Image 8- FURNE Charles Paul (1824-1875) & TOURNIER Henri Alexis Omer (1835-1885), De Nice à Gênes par la corniche - N°5, Nice, Vue prise du Château vers le Mont-Chauve (non datée), détail,
vues stéréoscopiques albuminées de 7x7,3 cm, sur carton de 17,5x8,4 cm, Collection personnelle.
Deux des Villas Joly, la villa sud et la villa nord-ouest sont encore en construction.
Les villas voisines sont pour leur part terminées.





ÉPILOGUE


La série "De Nice à Gênes par la Corniche" diffusée par Furne Fils & H. Tournier a donc débuté à Nice au cours du premier semestre 1860 (printemps ?) et s'est continuée jusqu'à Gênes. 

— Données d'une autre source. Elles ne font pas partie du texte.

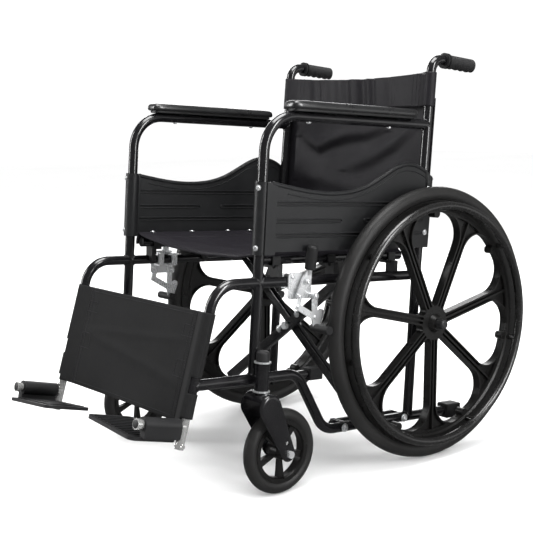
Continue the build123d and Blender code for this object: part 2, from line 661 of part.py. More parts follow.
# ---- footrest -------------------------------------------------------------------------------
ext_top = spot(FRAME_X, hanger_u(EXT_TOP_V), EXT_TOP_V)
ext_end = spot(FRAME_X, hanger_u(EXT_END_V), EXT_END_V)
pin_root = spot(FRAME_X, hanger_u(PIN_V), PIN_V)
pin_tip = pin_root + PIN_DIR * PIN_LENGTH
with BuildPart() as footrest_tube:
    add(cylinder_between(ext_end, ext_top, EXT_R))
    add(cylinder_between(pin_root, pin_root + PIN_DIR * (SLEEVE_START - GAP), 9.5))
    add(cylinder_between(pin_root, pin_tip, PIN_R))
    stop = ext_end + HANGER_UP * 7
    add(cylinder_between(stop - Vector(12, 0, 0), stop + Vector(12, 0, 0), 5))
    add(cylinder_between(pin_tip - PIN_DIR * 14, pin_tip - PIN_DIR * 8, 9))
    add(cylinder_between(pin_tip - PIN_DIR * 8, pin_tip, 11))
    add(cylinder_between(ext_end - HANGER_UP * 1, ext_top + HANGER_UP * 1, EXT_R - 1.5), mode=Mode.SUBTRACT)


def footplate(raise_deg):
    """Sleeve that turns on the pin, with a ribbed tread plate that reaches inboard."""
    tilt = radians(raise_deg)
    normal = Vector(0, sin(radians(PIN_RISE)), cos(radians(PIN_RISE)))
    reach = Vector(-cos(tilt), 0, 0) + normal * sin(tilt)
    up = normal * cos(tilt) + Vector(sin(tilt), 0, 0)
    start = pin_root + PIN_DIR * SLEEVE_START
    with BuildPart() as plate:
        add(cylinder_between(start, start + PIN_DIR * SLEEVE_LENGTH, SLEEVE_R))
        # Web from the sleeve down to the tread: local x inboard, local y down.
        with BuildSketch(Plane(origin=start, x_dir=reach, z_dir=PIN_DIR)):
            with Locations((1 - SLEEVE_R / 2, PLATE_DROP / 2)):
                Rectangle(SLEEVE_R + 2, PLATE_DROP)
        extrude(amount=SLEEVE_LENGTH)
        # Tread: local x forwards along the pin, local y outboard.
        tread = Plane(origin=start - up * PLATE_DROP, x_dir=PIN_DIR, z_dir=up)
        with BuildSketch(tread):
            with Locations((PLATE_LENGTH / 2, PLATE_OUT - PLATE_REACH / 2)):
                RectangleRounded(PLATE_LENGTH, PLATE_REACH, 14)
        extrude(amount=-PLATE_T)
        with BuildSketch(tread):
            for rib in range(11):
                with Locations((PLATE_LENGTH / 2, -SLEEVE_R - 2 - 13 * rib)):
                    SlotOverall(PLATE_LENGTH - 18, 5)
        extrude(amount=2)
        add(cylinder_between(pin_root, pin_tip, PIN_R + FIT), mode=Mode.SUBTRACT)
    return plate.part


# ---- brake ----------------------------------------------------------------------------------
STUD_R = 4.0
with BuildPart() as brake_plate:
    with BuildSketch(frame_plane(BRAKE_PLATE_X)):
        with Locations((-357, 94.5)):
            RectangleRounded(62, 55, 8)
    extrude(amount=3)
    for clamp_u in (-376, -338):
        add(block(spot(FRAME_X, clamp_u, UPPER_V), (2 * TUBE_R + 8, 14, 2 * TUBE_R + 8)))
    add(along_u(FRAME_X, UPRIGHT_U, POST_U, UPPER_V, TUBE_R + 0.02), mode=Mode.SUBTRACT)
    studs = ((LEVER_U, LEVER_V, LEVER_X), (SHOE_PIVOT_U, SHOE_PIVOT_V, SHOE_ARM_X))
    for stud_u, stud_v, layer_x in studs:
        foot = spot(BRAKE_PLATE_X + 1, stud_u, stud_v)
        add(cylinder_between(foot, spot(SHOE_ARM_X + 6, stud_u, stud_v), STUD_R - 0.01))
        add(cylinder_between(foot, spot(layer_x - GAP, stud_u, stud_v), 6))

stem_low_at = spot(LEVER_X + 4.5, -340, 118)
stem_top_at = spot(GRIP_X, -342, 175)
grip_up = (stem_top_at - stem_low_at).normalized()
with BuildPart() as brake_lever:
    for end_u, end_v, end_r in ((-340, 125, 7), (*LINK_TOP, 6)):
        with BuildSketch(frame_plane(LEVER_X)):
            with Locations((LEVER_U, LEVER_V)):
                Circle(11)
            with Locations((end_u, end_v)):
                Circle(end_r)
            make_hull()
        extrude(amount=5)
    add(cylinder_between(stem_low_at, stem_top_at, 5))
    lever_pivot = spot(LEVER_X - 1, LEVER_U, LEVER_V)
    add(cylinder_between(lever_pivot, lever_pivot + Vector(20, 0, 0), STUD_R + FIT), mode=Mode.SUBTRACT)

with BuildPart() as brake_grip:
    add(cylinder_between(stem_low_at + grip_up * 12, stem_top_at + grip_up * 5, GRIP_ROUND_R))
    fillet(brake_grip.edges().filter_by(GeomType.CIRCLE).sort_by(Axis.Z)[-1], 7)
    add(brake_lever.part, mode=Mode.SUBTRACT)

SHOE_START_X = LEVER_X - 1.5
SHOE_END_X = 318.0
with BuildPart() as brake_arm:
    corners = ((SHOE_PIVOT_U, SHOE_PIVOT_V), LINK_LOW, LINK_FRONT, LINK_TOP)
    for limb_start, limb_end in zip(corners, corners[1:]):
        with BuildSketch(frame_plane(SHOE_ARM_X)):
            with Locations(limb_start, limb_end):
                Circle(6.5)
            make_hull()
        extrude(amount=4)
    with BuildSketch(frame_plane(SHOE_ARM_X)):
        with Locations(LINK_LOW):
            Circle(8)
        with Locations((-308, 38), (SHOE_U, SHOE_V)):
            Circle(7)
        make_hull()
    extrude(amount=4)
    add(cylinder_between(spot(SHOE_START_X, SHOE_U, SHOE_V), spot(SHOE_END_X - 3, SHOE_U, SHOE_V), 4))
    arm_pivot = spot(SHOE_ARM_X - 1, SHOE_PIVOT_U, SHOE_PIVOT_V)
    add(cylinder_between(arm_pivot, arm_pivot + Vector(12, 0, 0), STUD_R + FIT), mode=Mode.SUBTRACT)

with BuildPart() as brake_shoe:
    add(cylinder_between(spot(SHOE_START_X, SHOE_U, SHOE_V), spot(SHOE_END_X, SHOE_U, SHOE_V), SHOE_R))
    add(brake_arm.part, mode=Mode.SUBTRACT)

# ---- soft pieces, as plain closed solids ----------------------------------------------------
SLING_T = 5.0
sling_half = BRACE_X + TUBE_R - 1.0
with BuildPart() as seat_sling:
    sling_v = SEAT_V + TUBE_R + 1.5 + SLING_T / 2
    with BuildSketch(Plane(origin=spot(0, SEAT_FRONT_U - 8, sling_v), x_dir=(1, 0, 0), z_dir=BACK)):
        Rectangle(2 * sling_half, SLING_T)
    extrude(amount=SEAT_REAR_U - SEAT_FRONT_U + 2)

BACK_TOP_V = 561.0
BACK_LOW_V = 175.0
back_low = spot(0, post_u(BACK_LOW_V), BACK_LOW_V)
back_top = spot(0, post_u(BACK_TOP_V), BACK_TOP_V)
with BuildPart() as back_sling:
    with BuildSketch(Plane(origin=back_low, x_dir=(1, 0, 0), z_dir=back_top - back_low)):
        Rectangle(2 * (FRAME_X - TUBE_R - 1.0), SLING_T)
    extrude(amount=(back_top - back_low).length)

CALF_TOP_V = 48.0
CALF_LOW_V = -168.0
calf_top = spot(0, hanger_u(CALF_TOP_V), CALF_TOP_V)
calf_low = spot(0, hanger_u(CALF_LOW_V), CALF_LOW_V)
with BuildPart() as calf_panel:
    with BuildSketch(Plane(origin=calf_low, x_dir=(1, 0, 0), z_dir=calf_top - calf_low)):
        Rectangle(2 * (FRAME_X - TUBE_R - 1.0), SLING_T)
    extrude(amount=(calf_top - calf_low).length)

save([seat_sling.part], "seat_sling")
save([back_sling.part], "back_sling")
save([calf_panel.part], "calf_panel")

PAIRED = {
    "arm_tube": [arm_tube],
    "back_post": [back_post],
    "upper_rail": [upper_rail],
    "hanger": [hanger],
    "lower_rail": [lower_rail],
    "castor_housing": [castor_housing, castor_cap],
    "castor_bearings": [castor_bearings],
    "push_grip": [push_grip],
    "tip_cap": [tip_cap],
    "skirt_guard": [skirt_guard],
    "guard_clip": [guard_clip],
    "seat_saddles": [seat_saddles],
    "hinge_brackets": [hinge_brackets, hinge_pins],
    "rear_wheel": [rear_wheel],
    "rear_tyre": [rear_tyre],
    "handrim": [handrim],
    "rear_axle": [rear_axle],
    "castor_fork": [castor_fork],
    "castor_wheel": [castor_wheel],
    "castor_tyre": [castor_tyre],
    "castor_axle": [castor_axle],
    "brake_plate": [brake_plate],
    "brake_lever": [brake_lever, brake_grip],
    "brake_arm": [brake_arm, brake_shoe],
}
for side, sign in SIDES.items():
    shift = Location(HANGER_UP * FOOT_SHIFT[side])
    for node, pieces in PAIRED.items():
        save([piece.part for piece in pieces], f"{node}_{side}", sign)
    slide = Location(BACK * PAD_SHIFT[side])
    save([slide * arm_pad.part, slide * arm_board.part], f"arm_pad_{side}", sign)
    save([shift * footrest_tube.part], f"footrest_tube_{side}", sign)
    save([shift * footplate(PLATE_RAISE[side])], f"footplate_{side}", sign)
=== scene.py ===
import json
import math
import random

import bmesh
import bpy
import numpy as np
from mathutils import Matrix, Vector, noise


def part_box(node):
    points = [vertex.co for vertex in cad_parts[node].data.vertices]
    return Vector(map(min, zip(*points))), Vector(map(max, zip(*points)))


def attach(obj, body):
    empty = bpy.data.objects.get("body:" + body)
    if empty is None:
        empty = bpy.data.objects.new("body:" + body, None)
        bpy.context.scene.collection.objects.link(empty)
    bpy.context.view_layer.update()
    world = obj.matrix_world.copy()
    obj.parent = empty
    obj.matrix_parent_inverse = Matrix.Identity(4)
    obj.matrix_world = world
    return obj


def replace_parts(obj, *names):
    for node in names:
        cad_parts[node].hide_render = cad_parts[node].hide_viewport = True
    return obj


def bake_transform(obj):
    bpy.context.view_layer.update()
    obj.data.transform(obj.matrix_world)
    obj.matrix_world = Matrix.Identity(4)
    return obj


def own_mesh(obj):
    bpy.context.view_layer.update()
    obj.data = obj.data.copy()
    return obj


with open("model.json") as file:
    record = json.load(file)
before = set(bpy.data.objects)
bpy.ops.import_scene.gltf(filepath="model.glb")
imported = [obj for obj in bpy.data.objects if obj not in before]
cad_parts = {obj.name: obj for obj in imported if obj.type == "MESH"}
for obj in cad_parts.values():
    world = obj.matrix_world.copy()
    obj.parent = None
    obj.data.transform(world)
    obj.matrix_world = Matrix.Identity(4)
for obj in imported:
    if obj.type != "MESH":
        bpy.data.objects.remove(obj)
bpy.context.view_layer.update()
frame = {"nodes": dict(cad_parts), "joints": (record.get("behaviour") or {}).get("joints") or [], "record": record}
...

La série "De Gênes à Florence", si sa numérotation n'est pas artificielle, a pu être réalisée dans les semaines suivantes.



ADDENDA


Voici une publicité parue dans la Revue Européenne du 1er novembre 1861 et dans la Revue des Deux-Mondes du 15 décembre 1861. Elle met en évidence deux éléments : la série De Nice à Gênes est citée et l'association "Furne Fils et H. Tournier" n'existe plus.

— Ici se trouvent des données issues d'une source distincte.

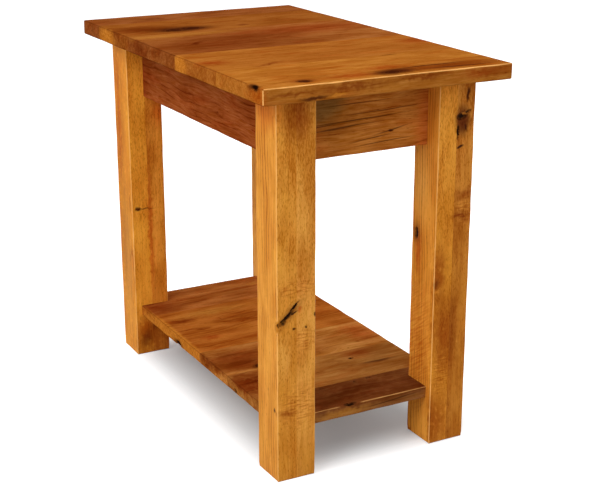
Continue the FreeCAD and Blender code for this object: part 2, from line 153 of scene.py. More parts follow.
# Marks that the photograph shows: kind, middle and half sizes in mm in the table's frame, and the
# turn in its face in degrees
MARKS = {
    "top_board_5": [
        ("knot_ring", (30, 320, 603), (22, 8, 6), 0),
        ("heart", (-90, 300, 603), (26, 9, 6), 0),
    ],
    "top_board_4": [
        ("heart", (-150, 192, 603), (66, 36, 12), 0),
        ("knot", (-108, 166, 603), (22, 14, 6), -6),
        ("knot", (-76, 171, 603), (25, 15, 6), 4),
        ("bark", (-90, 170, 603), (56, 27, 8), 2),
        ("knot_ring", (18, 165, 603), (13, 9, 6), 30),
        ("gold", (-203, 232, 586), (5, 38, 22), 0),
    ],
    "top_board_3": [
        ("sap", (-130, 117, 603), (120, 20, 8), 0),
        ("heart", (-90, 8, 600), (170, 116, 30), 0),
        ("heart", (-203, 96, 591), (5, 44, 22), 0),
        ("red_heart", (95, 78, 603), (140, 50, 9), 0),
        ("heart", (-128, 30, 603), (22, 6, 6), 40),
    ],
    "top_board_2": [
        ("heart", (-112, -186, 603), (34, 6, 5), 24),
        ("gold", (-203, -74, 591), (6, 26, 16), 0),
        ("red_heart", (190, -112, 603), (38, 28, 20), 0),
        ("red_heart", (-178, -140, 603), (26, 18, 6), 0),
    ],
    "top_board_1": [
        ("red_heart", (-52, -318, 603), (42, 18, 6), 0),
        ("red_heart", (22, -288, 603), (38, 18, 6), 0),
        ("brown_heart", (110, -316, 603), (125, 24, 9), 0),
        ("dark_streak", (90, -302, 603), (70, 3.5, 5), 3),
        ("dark_streak", (120, -326, 603), (60, 3.5, 5), -3),
        ("knot", (12, -321, 603), (18, 9, 6), 8),
        ("bark", (14, -321, 603), (38, 20, 8), 5),
        ("knot", (-128, -322, 603), (13, 10, 6), 0),
        ("knot_ring", (-128, -320, 603), (22, 13, 6), 0),
        ("grain_line", (82, -202, 603), (17, 1.8, 4), 5),
        ("open_knot", (-203, -318, 602), (6, 12, 6), 0),
        ("bark", (-203, -317, 602), (8, 18, 8), 0),
        ("heart", (-60, -345, 594), (60, 5, 7), 0),
        ("gold", (-88, -345, 584), (15, 5, 3), 3),
        ("heart", (-160, -345, 592), (34, 5, 4), 2),
        ("bark", (-125, -345, 583.5), (24, 5, 3), 3),
        ("heart", (50, -345, 598), (50, 4, 6), 0),
        ("red_heart", (150, -345, 594), (46, 5, 8), 0),
        ("orange", (-203, -330, 590), (8, 30, 16), 0),
    ],
    "shelf_board_5": [
        ("gold", (-153, 217, 86), (5, 40, 16), 0),
        ("heart", (-132, 220, 95), (46, 28, 12), 0),
        ("sap", (75, 258, 95), (18, 8, 5), 0),
        ("gold", (110, 240, 95), (30, 10, 5), 0),
    ],
    "shelf_board_4": [
        ("red_heart", (-108, 48, 95), (18, 12, 6), 0),
        ("heart", (-120, 140, 95), (30, 12, 6), 0),
        ("sap", (-60, 160, 95), (70, 16, 8), 0),
        ("gold", (-153, 96, 85), (8, 170, 22), 0),
        ("open_knot", (-153, 85, 80), (5, 15, 5), 0),
        ("knot_ring", (-153, 85, 80), (7, 22, 9), 0),
    ],
    "shelf_board_3": [
        ("heart", (-70, -58, 95), (150, 70, 12), 0),
        ("heart", (-153, -30, 86), (5, 34, 20), 0),
        ("heart", (-116, -66, 95), (64, 50, 12), 0),
        ("knot", (-88, -98, 95), (14, 8, 6), 10),
        ("sap", (-60, -108, 95), (90, 4, 4), 0),
        ("red_heart", (130, -50, 95), (34, 52, 8), 0),
    ],
    "shelf_board_2": [
        ("heart", (-134, -154, 96), (70, 58, 7), 0),
        ("red_heart", (-134, -160, 96), (50, 50, 7), 0),
        ("red_heart", (76, -128, 95), (32, 20, 8), 0),
        ("open_knot", (57, -143, 95), (5, 3, 4), 0),
        ("dark_streak", (92, -173, 95), (34, 4, 4), 0),
        ("open_knot", (-153, -140, 80), (4, 7, 4), 0),
    ],
    "shelf_board_1": [
        ("heart", (-10, -250, 99), (200, 80, 13), 0),
        ("open_knot", (-46, -226, 95), (4, 2.5, 3), 0),
        ("open_knot", (14, -226, 95), (3, 3, 3), 0),
        ("open_knot", (42, -224, 95), (5, 2.5, 3), 0),
        ("open_knot", (-34, -294, 95), (12, 4, 4), 0),
        ("sap", (-50, -296.5, 83), (60, 4, 8), 0),
        ("sap", (120, -296.5, 82), (30, 4, 8), 0),
        ("grain_line", (40, -296.5, 86), (50, 5, 1.2), 3),
    ],
    "leg_front_left": [
        ("knot", (-165.5, -300.5, 115), (4, 3, 4), 0),
        ("deep_stain", (-112, -309.5, 26), (26, 6, 44), 0),
        ("orange", (-165.5, -276, 562), (14, 46, 34), 0),
        ("heart", (-134, -309.5, 556), (24, 6, 40), 0),
        ("open_knot", (-150, -309.5, 260), (18, 6, 3.6), 44),
        ("open_knot", (-156, -309.5, 254), (8, 6, 4.8), 44),
        ("open_knot", (-138, -309.5, 275), (13, 5, 1.8), 44),
        ("knot_ring", (-146, -309.5, 264), (30, 9, 9), 44),
        ("check", (-138, -309.5, 266), (7, 4, 1.6), 26),
        ("open_knot", (-161, -309.5, 251), (5, 5, 4), 0),
        ("knot", (-137, -309.5, 241.5), (2.6, 4, 2.2), 50),
        ("knot", (-119, -309.5, 242), (2.2, 4, 2.2), 50),
        ("knot", (-103.5, -309.5, 258), (2.6, 5, 4), 0),
        ("red_heart", (-128, -309.5, 271), (4, 4, 3), 0),
        ("pale_sap", (-155, -309.5, 198), (13, 6, 32), 0),
        ("ripple", (-134, -309.5, 302), (34, 6, 16), 0),
        ("ripple", (-120, -309.5, 222), (22, 6, 20), 0),
        ("heart", (-152, -309.5, 111), (17, 6, 8), -4),
        ("ripple", (-130, -309.5, 120), (34, 6, 40), 0),
    ],
    "leg_front_right": [
        ("open_knot", (102, -258.5, 337), (5, 4.5, 10), 0),
        ("knot_ring", (102, -259, 338), (8, 10, 20), 0),
        ("red_heart", (102, -265, 308), (8, 9, 36), 0),
        ("feather", (102, -268, 160), (6, 44, 110), 0),
        ("bark", (144, -309.5, 516), (12, 5, 24), 0),
        ("open_knot", (142, -309.5, 524), (10, 5, 6), 10),
        ("open_knot", (151, -309.5, 529), (8, 4, 3.2), 24),
        ("knot_ring", (143, -309.5, 520), (15, 7, 22), 0),
        ("open_knot", (136, -309.5, 500), (2.4, 4, 12), 0),
        ("knot", (150, -309.5, 506), (2.4, 4, 8), 10),
        ("knot", (152, -309.5, 556), (3, 4, 13), -8),
        ("check", (141, -309.5, 478), (7, 4, 2.4), 20),
        ("heart", (152, -309.5, 404), (20, 6, 11), 0),
        ("heart", (146, -309.5, 371), (14, 5, 9), 0),
        ("ripple", (150, -309.5, 378), (17, 6, 26), 0),
        ("heart", (112, -309.5, 38), (27, 6, 64), 0),
        ("pale_sap", (102, -268, 420), (6, 21, 62), 0),
        ("heart", (110, -309.5, 284), (16, 6, 46), 0),
        ("knot_ring", (107, -309.5, 268), (5, 5, 9), 0),
        ("heart", (124, -309.5, 185), (26, 6, 70), 0),
        ("deep_stain", (134, -309.5, 200), (60, 6, 230), 0),
        ("ripple", (120, -309.5, 120), (18, 6, 40), 0),
    ],
    "leg_back_left": [
        ("deep_stain", (-165.5, 285, 330), (4, 90, 420), 0),
        ("deep_stain", (-165.5, 296, 330), (6, 26, 260), 0),
        ("orange", (-165.5, 291, 455), (9, 9, 130), 0),
        ("sap", (-165.5, 274, 185), (10, 22, 120), 0),
        ("knot", (-154, 246, 278), (6, 5, 4), 0),
        ("dark_streak", (-140, 246, 276.5), (16, 4, 1.4), -3),
        ("red_heart", (-131, 246, 240), (5, 6, 130), 0),
        ("red_heart", (-108, 246, 452), (20, 6, 34), 0),
        # Under the shelf, the heart at the foot and the red heart just above it are painted shade
        ("heart", (-126, 246, 26), (60, 6, 46), 20),
        ("knot_ring", (-118, 246, 58), (24, 6, 9), 24),
        ("knot_ring", (-146, 246, 30), (12, 6, 18), -20),
        ("red_heart", (-148, 246, 52), (20, 6, 26), 0),
    ],
    "front_apron": [
        ("grey_heart", (-62, -279.5, 536), (50, 8, 38), 0),
        ("olive_heart", (-92, -279.5, 569), (60, 10, 44), 0),
        ("grain_line", (-20, -279.5, 530), (92, 8, 1.1), 2),
        ("grain_line", (-44, -279.5, 521), (64, 8, 1.3), 3),
        ("grain_line", (-76, -279.5, 526), (30, 8, 0.9), 3),
        ("grain_line", (30, -279.5, 540), (70, 8, 0.8), 2),
        ("grain_line", (40, -279.5, 509), (30, 8, 1.3), 10),
        ("knot", (38, -279.5, 508), (5, 8, 2), 10),
        ("grain_line", (6, -279.5, 500), (40, 8, 0.9), 6),
        ("grain_line", (30, -279.5, 493), (54, 8, 0.8), 3),
        ("grain_line", (-20, -279.5, 554), (60, 8, 0.7), 1),
        ("rust", (98, -279.5, 508), (18, 8, 62), 0),
    ],
}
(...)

Il est nécessaire de s'interroger sur la durée de cette association car elle apparaît antérieure au décès de Charles Furne Père (1794-1859) et date probablement de l'année 1857 ou du tout début de l'année 1858.

Les deux hommes sont admis le 18 avril 1858 en tant que membres de la Société Française de Photographie et "font hommage à la Société d'épreuves destinées tant à sa collection qu'à la vente qui doit avoir lieu prochainement" de "plusieurs reproductions de tableaux et gravures" (Bulletin de la S.F.P. 1858 p 113 et p 154). 

Les premières séries régionales semblent seulement éditées au second semestre 1858, "Vues de Bretagne, phot. par Furne fils. Paris, Furne fils et Tournier" (Courrier de la Librairie pour la France et l'Etranger du 28 août 1858 p 771) et, Provence et Languedoc, "200 planches photographiques pour stéréoscope. - Paris, Furne fils et Tournier" (La Photographie du 31 octobre 1858 p 2).


- Publicité parue dans la Revue Européenne du 1er novembre 1861, vol. 18, n° 67 p 208.

Un cadre rouge a été ajouté à l'image pour attirer l'attention sur certaines parties du texte.